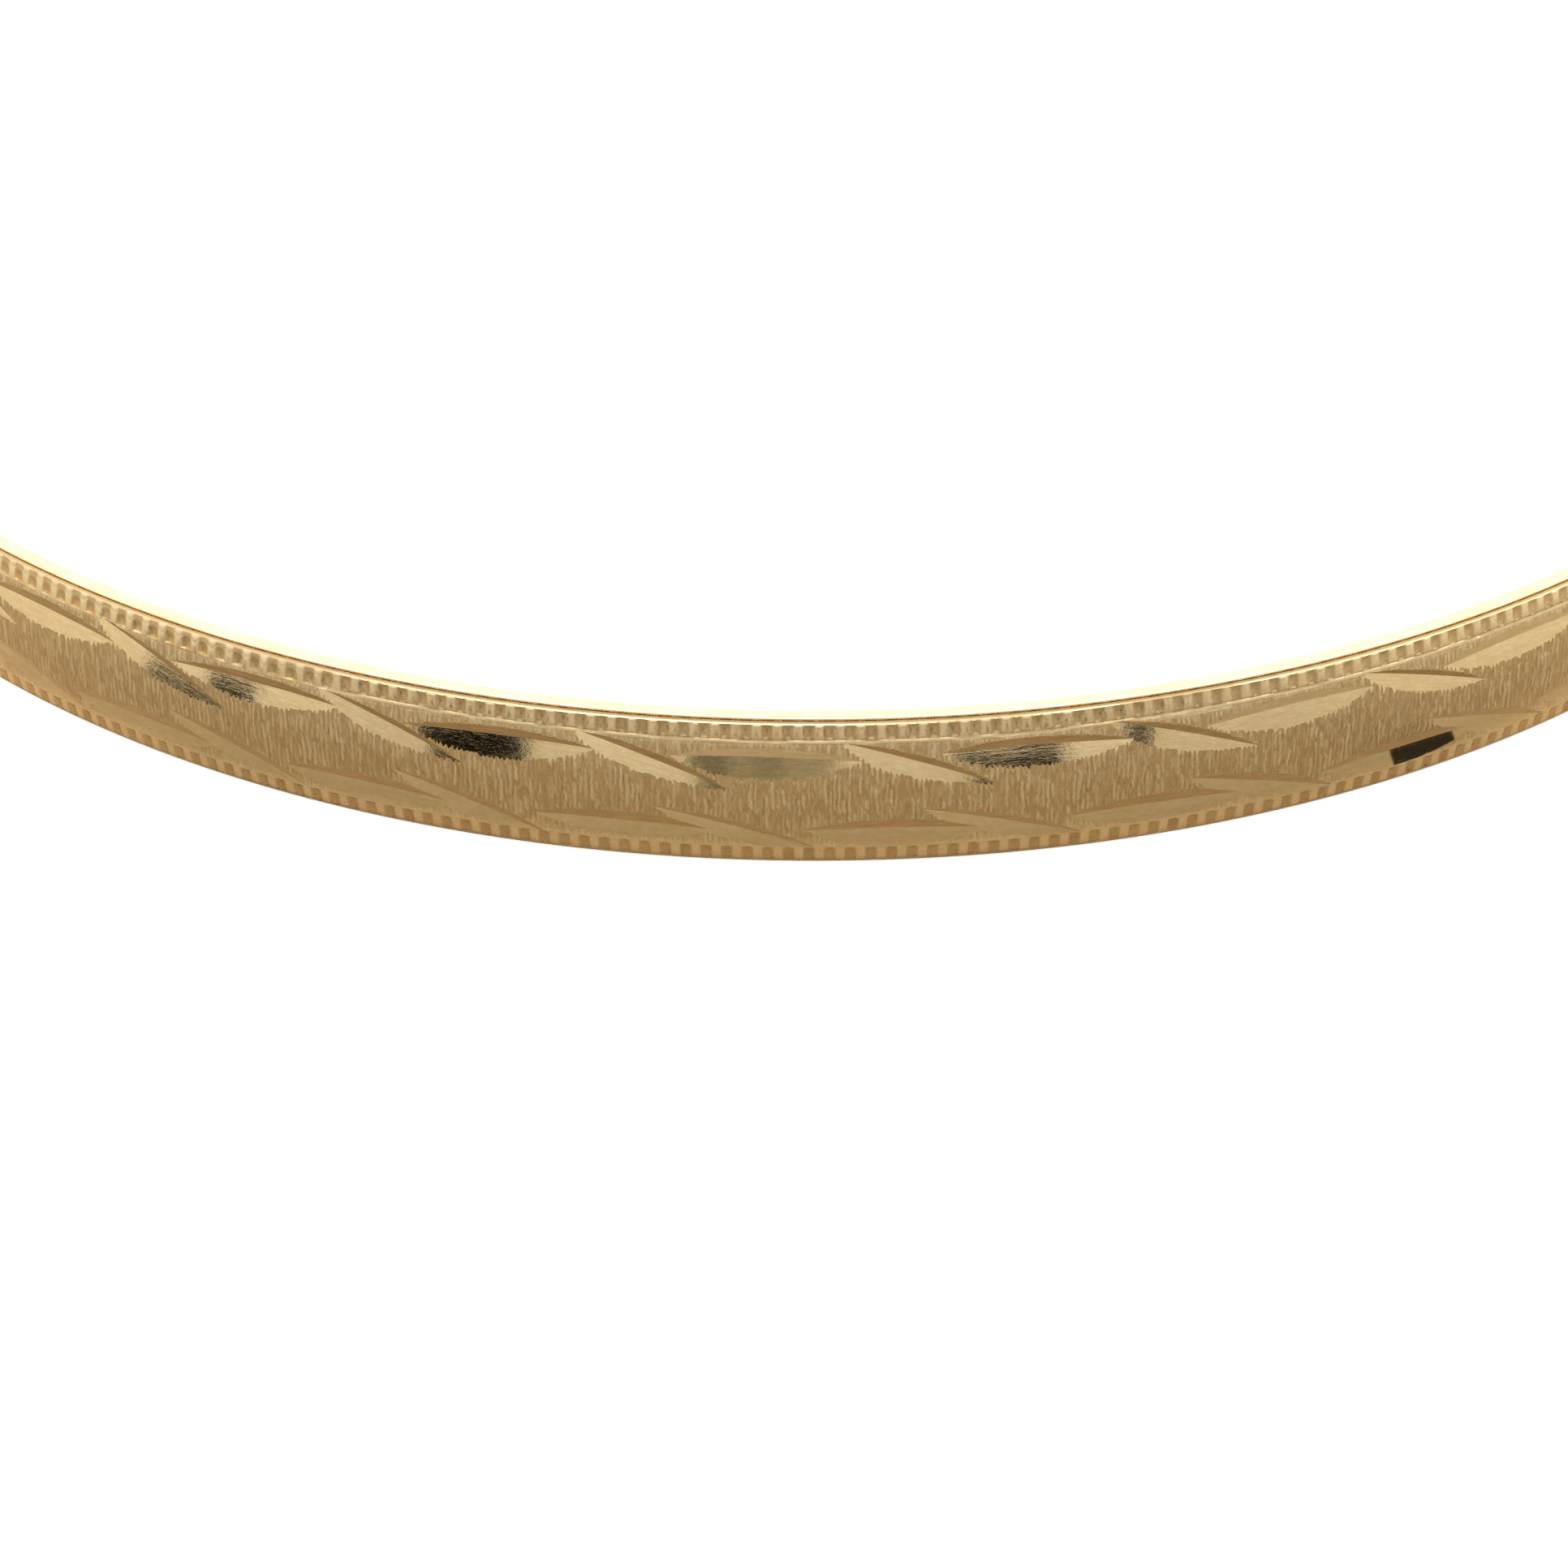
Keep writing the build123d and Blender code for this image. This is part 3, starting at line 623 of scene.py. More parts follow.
def wire_loop():
    """The safety catch: one round wire bent to a closed figure that is wide at both ends."""
    wide, waist, end = 0.62, 0.2, CATCH_REACH + 0.62
    right = [(wide, CATCH_REACH), (wide, CATCH_REACH - 0.9), (waist, 0.45), (waist, -CATCH_REACH + 0.75)]
    right += [(wide, -CATCH_REACH + 0.3), (wide, -CATCH_REACH - 0.3), (waist, -end)]
    corners = right + [(-x, y) for x, y in reversed(right)]
    path = rounded_outline(corners, [0.24] * len(corners), 7)
    height = BAND_WIDTH + 0.12 + 0.34
    n, sides = len(path), 20
    vertices, faces = [], []
    for i, (x, y) in enumerate(path):
        ahead = (Vector(path[(i + 1) % n]) - Vector(path[i - 1])).normalized()
        across = Vector((-ahead.y, ahead.x, 0))
        for k in range(sides):
            a = 2 * math.pi * k / sides
            v = Vector((CATCH_X + x, y, height)) + across * CATCH_WIRE * math.cos(a)
            vertices.append(tuple(v + Vector((0, 0, CATCH_WIRE * math.sin(a)))))
    for i in range(n):
        a, b = i * sides, ((i + 1) % n) * sides
        for k in range(sides):
            m = (k + 1) % sides
            faces.append([a + k, a + m, b + m, b + k])
    obj = to_mesh("catch_wire", vertices, faces)
    outward_check(obj)
    return obj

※

Instruction:
Write out all the data again, exactly as it appears.

Answer:
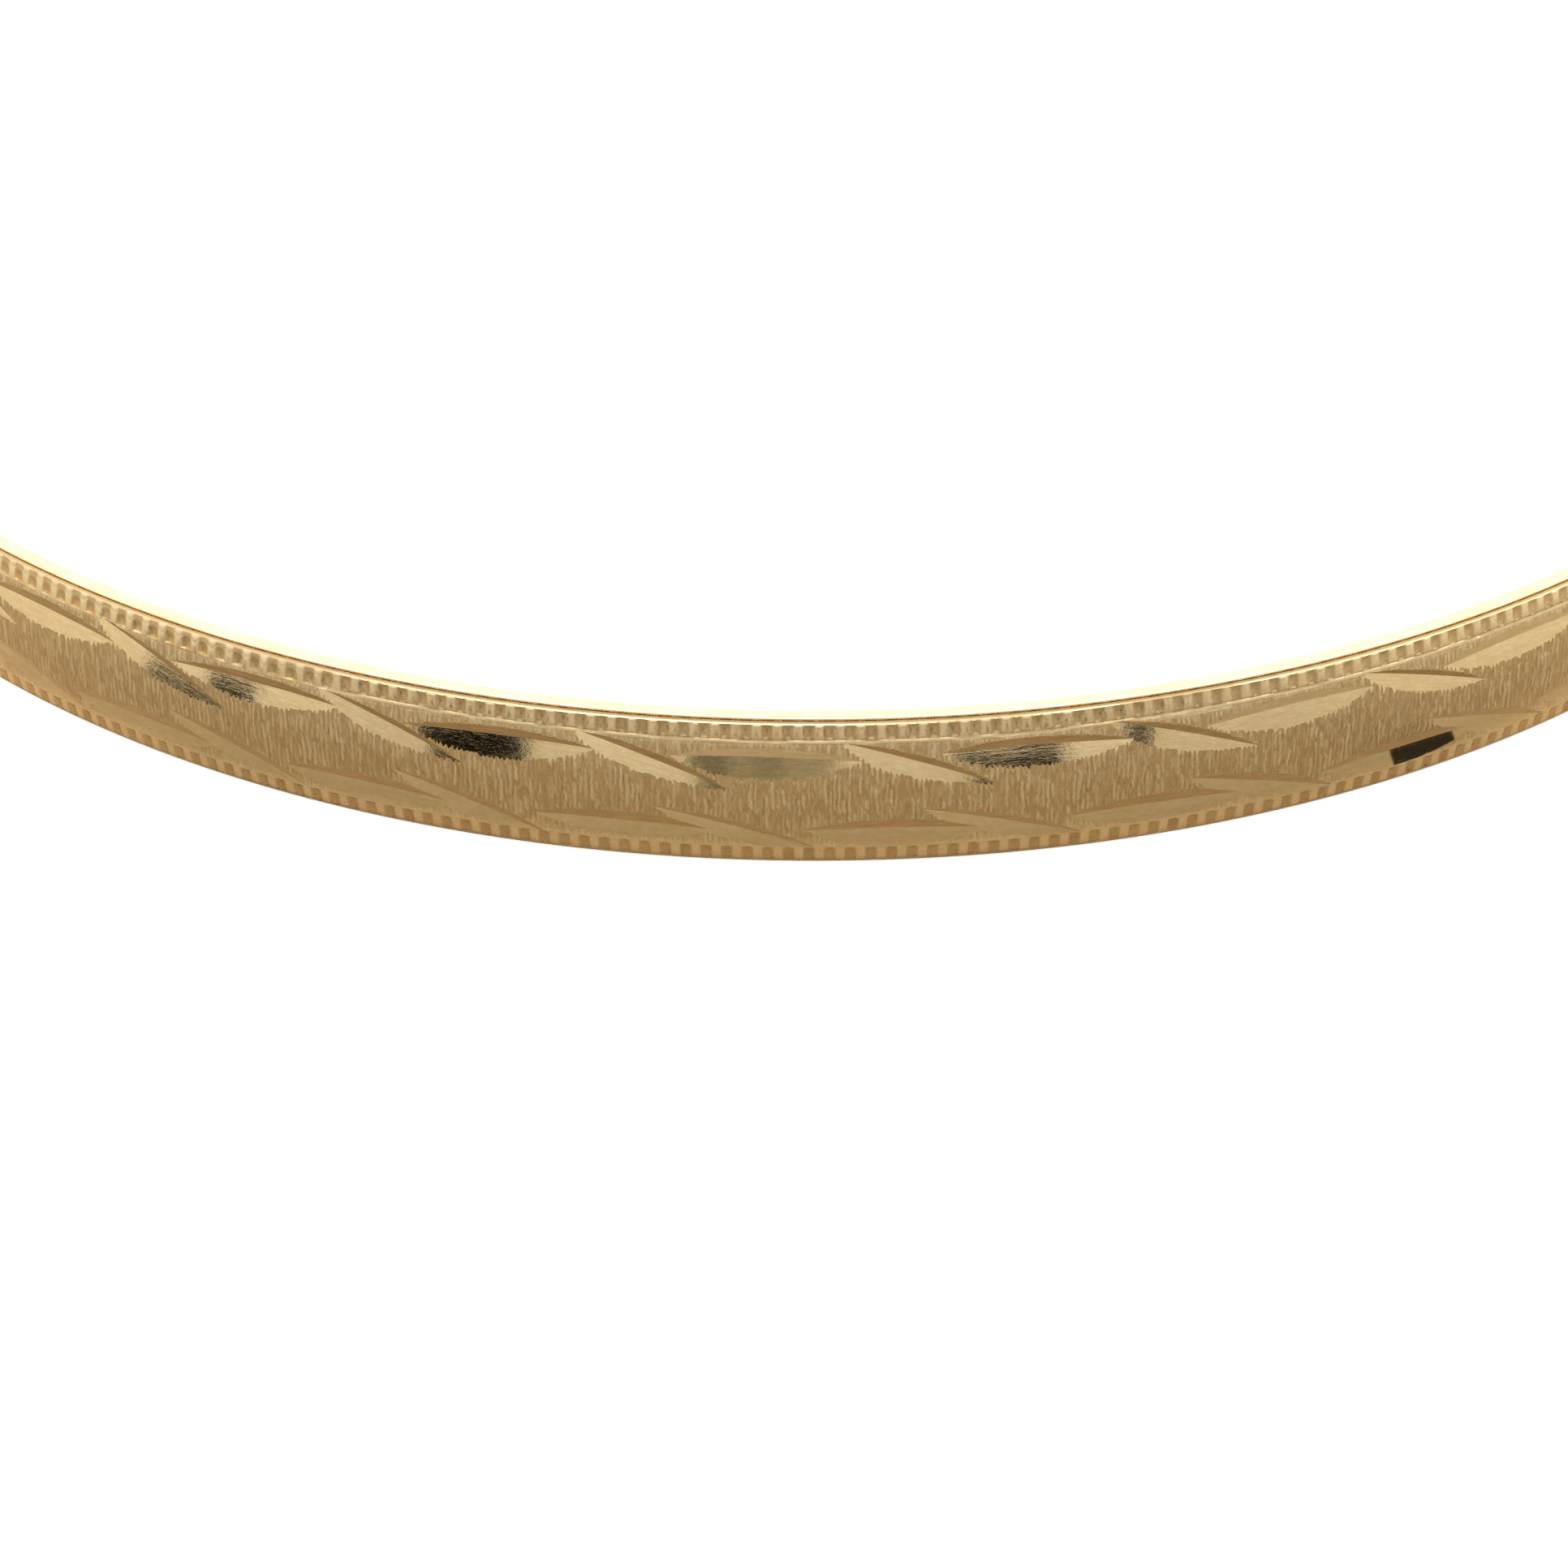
Keep writing the build123d and Blender code for this image. This is part 3, starting at line 623 of scene.py. More parts follow.
def wire_loop():
    """The safety catch: one round wire bent to a closed figure that is wide at both ends."""
    wide, waist, end = 0.62, 0.2, CATCH_REACH + 0.62
    right = [(wide, CATCH_REACH), (wide, CATCH_REACH - 0.9), (waist, 0.45), (waist, -CATCH_REACH + 0.75)]
    right += [(wide, -CATCH_REACH + 0.3), (wide, -CATCH_REACH - 0.3), (waist, -end)]
    corners = right + [(-x, y) for x, y in reversed(right)]
    path = rounded_outline(corners, [0.24] * len(corners), 7)
    height = BAND_WIDTH + 0.12 + 0.34
    n, sides = len(path), 20
    vertices, faces = [], []
    for i, (x, y) in enumerate(path):
        ahead = (Vector(path[(i + 1) % n]) - Vector(path[i - 1])).normalized()
        across = Vector((-ahead.y, ahead.x, 0))
        for k in range(sides):
            a = 2 * math.pi * k / sides
            v = Vector((CATCH_X + x, y, height)) + across * CATCH_WIRE * math.cos(a)
            vertices.append(tuple(v + Vector((0, 0, CATCH_WIRE * math.sin(a)))))
    for i in range(n):
        a, b = i * sides, ((i + 1) % n) * sides
        for k in range(sides):
            m = (k + 1) % sides
            faces.append([a + k, a + m, b + m, b + k])
    obj = to_mesh("catch_wire", vertices, faces)
    outward_check(obj)
    return obj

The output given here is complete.